But is that true? If I were a gifted mimic, I couldn't go out and make a song called "Sad in Toronto", even if I was very clear about not actually being Drake?
The op is extremely certain that they have interpreted this law correctly, but the fact of the matter is that a case like the one you describe has never gone through US courts, so we do not know. We are likely to have a court case sometime in the next few years it seems, who knows how long it'll take to get an answer though.
There was a very important and similar case though where Bette Midler sued Ford over inappropriate use of "her" voice performed by an impersonator.
The context seems important in that case though. Ford had the impersonator sing a song that she herself released! (They had acquired copyright release for that part) So there's no reasonable claim that Bette Midler was not the one they were impersonating.
If you sang a song you wrote in a voice extremely similar to Drake's without mentioning Drake in any way, then that seems very different to me.
A gifted mimic is not a mechanical reproduction. The right of publicity doesn’t protect you from people with similar appearances or voices, it does protect (to a certain extent) against uses of mechanical reproduction of your appearance or voice.
Because it is separate from copyright, US federal statutory fair use considerations don’t apply to this right (I’m not sure to what extent Constitutional fair use might apply to it; statutory fair use in copyright largely recapitulates what were found to be Constitutional limits on the copyright power stemming from the First Amendment, I don’t know if it has ever been considered the extent to which the First Amendment, applied ot the states through the 14th, applies similar restriction on the right of publicity, which is in the US, to the extent it exists, a state-law intellectual property right.)

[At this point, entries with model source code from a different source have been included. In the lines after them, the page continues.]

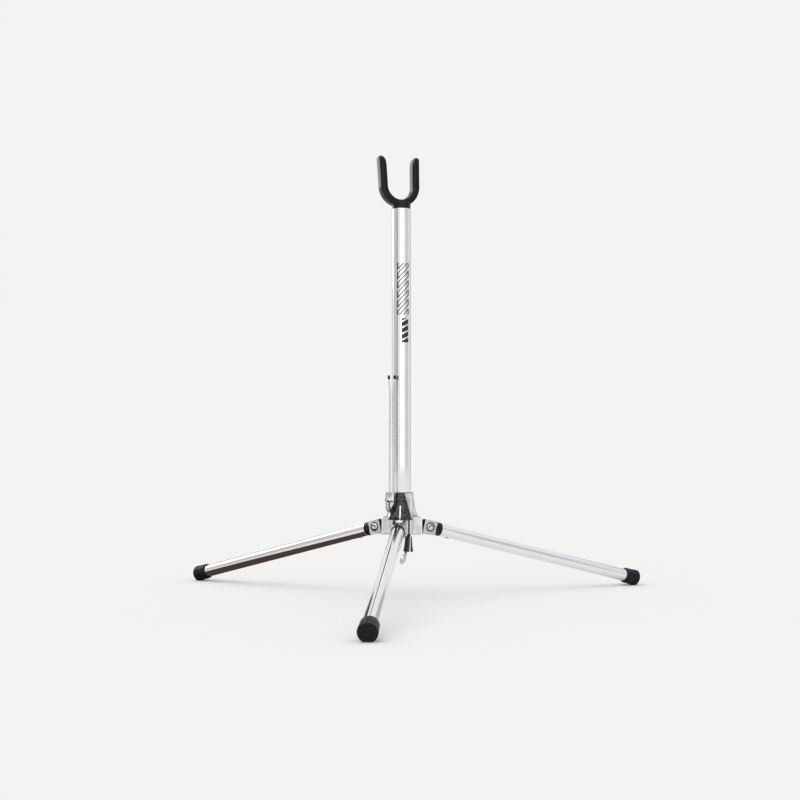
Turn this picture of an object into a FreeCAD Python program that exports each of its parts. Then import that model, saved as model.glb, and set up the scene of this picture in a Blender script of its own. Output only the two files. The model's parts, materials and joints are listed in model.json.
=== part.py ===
"""Folding tripod stand: three pull-and-fold legs on a cast hub, a tube column,
a soft U-shaped yoke on top, a small folding wire fork and a hanging tail cord.
Millimetres, Z up, floor at Z = 0, one leg along -Y. The stand's width is along X."""
import FreeCAD
import Part
import math
import os
import Sketcher

Vector = FreeCAD.Vector
Placement = FreeCAD.Placement
Rotation = FreeCAD.Rotation
os.makedirs("parts", exist_ok=True)
doc = FreeCAD.newDocument("stand")

# ---------------------------------------------------------------- dimensions
sheet = doc.addObject("Spreadsheet::Sheet", "Dims")
DIMENSIONS = [
    # legs: lengths run along the leg from the fold pin
    ("leg_slope", 13.9),
    ("leg_tube_radius", 6.5),
    ("leg_tube_bore", 5.5),
    ("knuckle_end", 7.0),
    ("collar_length", 6.6),
    ("spigot_end", 30.0),
    ("cap_length", 16.0),
    ("cap_end", 258.0),
    ("cap_wall", 1.9),
    ("foot_round", 2.0),
    ("foot_flat", 0.5),
    ("cap_floor", 2.6),
    ("collar_step", 0.35),
    ("rivet_position", 23.0),
    ("rivet_radius", 1.5),
    ("rivet_head_radius", 2.4),
    ("rivet_head_height", 0.5),
    # fold joint
    ("pin_distance", 29.0),
    ("pin_radius", 2.0),
    ("pin_head_radius", 3.4),
    ("pin_head_height", 1.3),
    ("running_gap", 0.05),
    ("side_gap", 0.3),
    ("pull_travel", 4.4),
    ("nose_wall", 2.4),
    ("fork_floor", 9.3),
    ("knuckle_half_width", 6.0),
    ("knuckle_top", 6.4),
    ("knuckle_drop", 6.8),
    ("knuckle_face", 8.0),
    ("knuckle_round", 2.2),
    ("lug_thickness", 1.5),
    ("rod_radius", 1.1),
    ("eye_half", 1.3),
    ("eye_radius", 3.9),
    ("rod_length", 22.4),
    ("nut_inner", 19.2),
    ("nut_height", 2.4),
    ("nut_half_flats", 2.75),
    ("spring_wire_radius", 0.35),
    ("spring_mean_radius", 2.45),
    ("spring_turns", 3.0),
    # hub casting
    ("boss_wall", 1.75),
    ("boss_height_over_pin", 34.9),
    ("hub_drop_under_pin", 7.0),
    ("arm_half_width", 6.0),
    ("arm_end", 20.0),
    ("arm_rise", 8.3),
    ("arm_wall", 1.8),
    ("end_wall", 2.6),
    ("lip_start", 18.2),
    ("lip_extra", 0.5),
    ("web_half_width", 4.6),
    ("socket_floor_over_pin", 10.7),
    ("cavity_radius", 9.0),
    ("cord_hole_radius", 1.1),
    # column and yoke
    ("column_radius", 9.5),
    ("column_bore", 8.3),
    ("column_top", 385.9),
    ("yoke_turn", 30.0),
    ("yoke_lean", 2.3),
    ("yoke_offset", 1.8),
    ("yoke_bore", 13.6),
    ("yoke_thickness", 7.4),
    ("yoke_depth", 11.7),
    ("yoke_over_tube", 9.6),
    ("yoke_height", 43.5),
    ("yoke_flare", 1.2),
    ("yoke_edge_round", 2.6),
    ("core_thickness", 2.4),
    ("core_depth", 6.4),
    ("core_top_gap", 5.0),
    ("neck_step", 0.2),
    ("neck_under", 9.0),
    ("plug_length", 20.0),
    ("stem_radius", 3.0),
    ("stem_length", 30.0),
    ("washer_radius", 6.5),
    ("washer_height", 1.2),
    ("stem_nut_height", 4.5),
    ("stem_nut_half_flats", 5.0),
    # set screw in the back of the boss
    ("set_screw_radius", 2.0),
    ("set_screw_over_pin", 24.0),
    ("set_screw_end", 11.4),
    ("set_screw_key", 1.0),
    # wire fork and its socket
    ("fork_x", -8.5),
    ("fork_y", -12.4),
    ("fork_turn", -15.0),
    ("fork_over_pin", 28.7),
    ("fork_half_width", 3.55),
    ("fork_half_depth", 3.5),
    ("fork_block_top", 6.4),
    ("fork_gap", 0.3),
    ("ear_wall", 1.5),
    ("socket_point", -2.8),
    ("socket_drop", 13.5),
    ("screw_radius", 1.2),
    ("screw_head_radius", 2.1),
    ("screw_head_height", 1.3),
    ("wire_radius", 0.75),
    ("wire_base_half", 2.2),
    ("wire_waist_half", 1.85),
    ("wire_tip_half", 3.1),
    ("wire_waist_up", 103.5),
    ("wire_tip_up", 120.3),
    ("wire_bottom", 1.9),
    ("tip_radius", 1.2),
    ("tip_length", 4.0),
    # hanging cord
    ("cord_radius", 0.9),
    ("bell_top_radius", 3.4),
    ("bell_foot_radius", 4.9),
    ("bell_length", 15.0),
    ("spindle_radius", 3.0),
    ("spindle_length", 12.0),
]
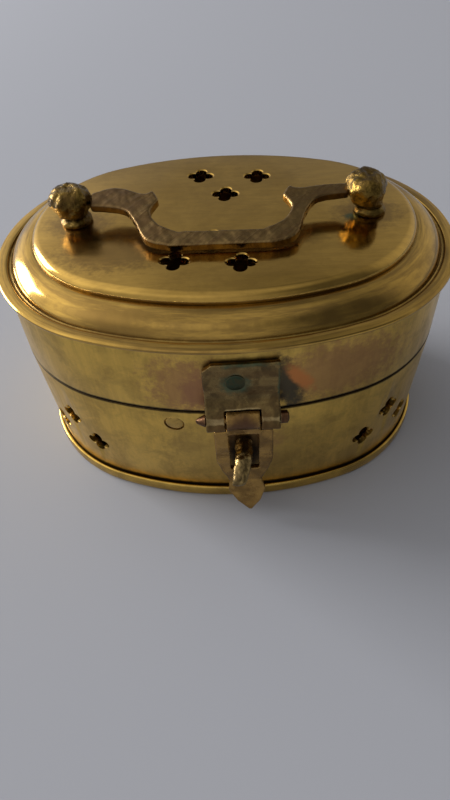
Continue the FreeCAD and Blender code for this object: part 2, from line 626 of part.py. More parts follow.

There was a very important and similar case though where Bette Midler sued Ford over inappropriate use of "her" voice performed by an impersonator.
https://en.m.wikipedia.org/wiki/Midler_v._Ford_Motor_Co.
The context seems important in that case though. Ford had the impersonator sing a song that she herself released! (They had acquired copyright release for that part) So there's no reasonable claim that Bette Midler was not the one they were impersonating.
If you sang a song you wrote in a voice extremely similar to Drake's without mentioning Drake in any way, then that seems very different to me.